Zu einem Perspektivenwechsel lud das Frauennetzwerk Minerva am 26. November 2015 in der Galerie am Polylog in Wörgl. „Gehe hundert Schritte in den Schuhe des Anderen, wenn du ihn verstehen willst“, lautet eine indianische Weisheit, die auf die Texte der Autorin Barbara Hundegger zutrifft. Empathie und Einfühlungsvermögen sind gerade bei Bewältigung der gesellschaftlichen Herausforderung, die Flucht und Migration mit sich bringen, wertvolle Eigenschaften. Einfühlungsvermögen zeigte bei der Lesung unter dem Motto „wo bleiben, wenn dein Land geht?“ auch der Zither-Virtuose Martin Mallaun, der zwischen und zu den Texten mit zeitgenössischer Musik und experimenteller Lautmalerei den passenden musikalischen Rahmen beisteuerte.
Dr. Katharina Moritz vom Frauennetzwerk Minerva dankte einleitend ihrer Vereinskollegin Gerti Ehammer für die Organisation des Abends und der Kulturinitiative Turmwind in Itter für die Idee dazu. Barbara Hundegger, 1963 in Hall geboren, engagierte sich viele Jahre in der autonomen Frauenbewegung und beschäftigt sich beruflich viel mit Sprache – als freie Schriftstellerin ebenso wie als Korrektorin, Lektorin und Redakteurin, u.a. am Institut für Sprachkunst der Universität für Angewandte Kunst in Wien.
Aus Wiener Perspektive stieg die Autorin dann auch in ihren Lese-Abend ein: „Diese Grüß Göttin-Farce aus Tirol wird in Wien als beschämende Provinz-Posse wahrgenommen.“ Hundegger kritisierte die „dumpe Tiroler Gottesmännlichkeit“ und meinte: „Wer keine Göttin verträgt, hat auch im Himmel nichts verloren.“
Eine klare Positionierung, das schätzt Hundegger auch beim schwierigen Thema Flucht und Migration, das sie mit „menschlicher Anteilnahme und Neugier auf das Andere“ angeht. „Profitphrasen- und parolenloses Nachdenken“ sei angesagt. Und dazu gehört für Hundegger auch das kritische Hinterfragen des Tiroler Selbstbildes, etwa in ihrem anlässlich des Tirol 1809-Jubiläums verfassten „Brief an Tirol“. Mit Kritik an Kapitalismus und Leistungswahn unserer Gesellschaft hielt Hundegger auch nicht hinterm Berg. Die Fragwürdigkeit von oberflächlicher Beurteilung spricht aus ihrem Text „Lauter Einser-Kinder“, zu dem eine Zeitungskampagne den Ausschlag gab. Alle Jahre wieder gratulieren die Zeitung und eine Fastfood-Kette mit einem Happy-Meal Erstklasslern mit alles Einsern im Zeugnis. Berührend macht Hundegger klar, wieviele „kindermenschliche Lücken“ solch fragwürdige Werbekampagnen aufwerfen, die sechsjährige Kinder mit anderen Noten abklassifizieren.

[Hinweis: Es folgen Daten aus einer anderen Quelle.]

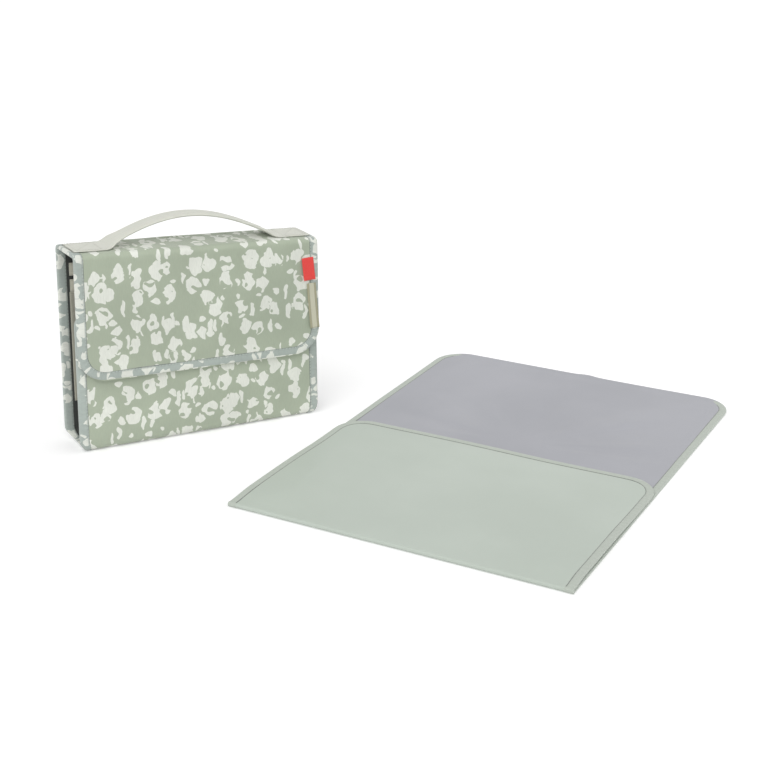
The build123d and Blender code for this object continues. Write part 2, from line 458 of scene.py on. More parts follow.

Viele Fragen und wenige Antworten – diese Erfahrung aus dem Flüchtlings-Projekt „Der Geschmack der Fremde“ verpackte Barbara Hundegger in den Text „I learned to eat it“, der sich mit der Lage der Ankommenden befasst, ihre Orientierungslosigkeit und Verlorenheit in der neuen Welt anspricht. Ihren bildhauerischen Zugang zur Sprache vermittelte die Autorin mit „Angenommen zugegeben ausgerechnet“ und in unfreiwilliger Komik mündete ihre Bereitschaft, „Frauenfragen“ im Modeteil der „Tirolerin“ zu beantworten, was sie „klassisch elegant“ auf ihre Weise und derart abgrundtief ehrlich tat, dass auf einen Abdruck dann verzichtet wurde.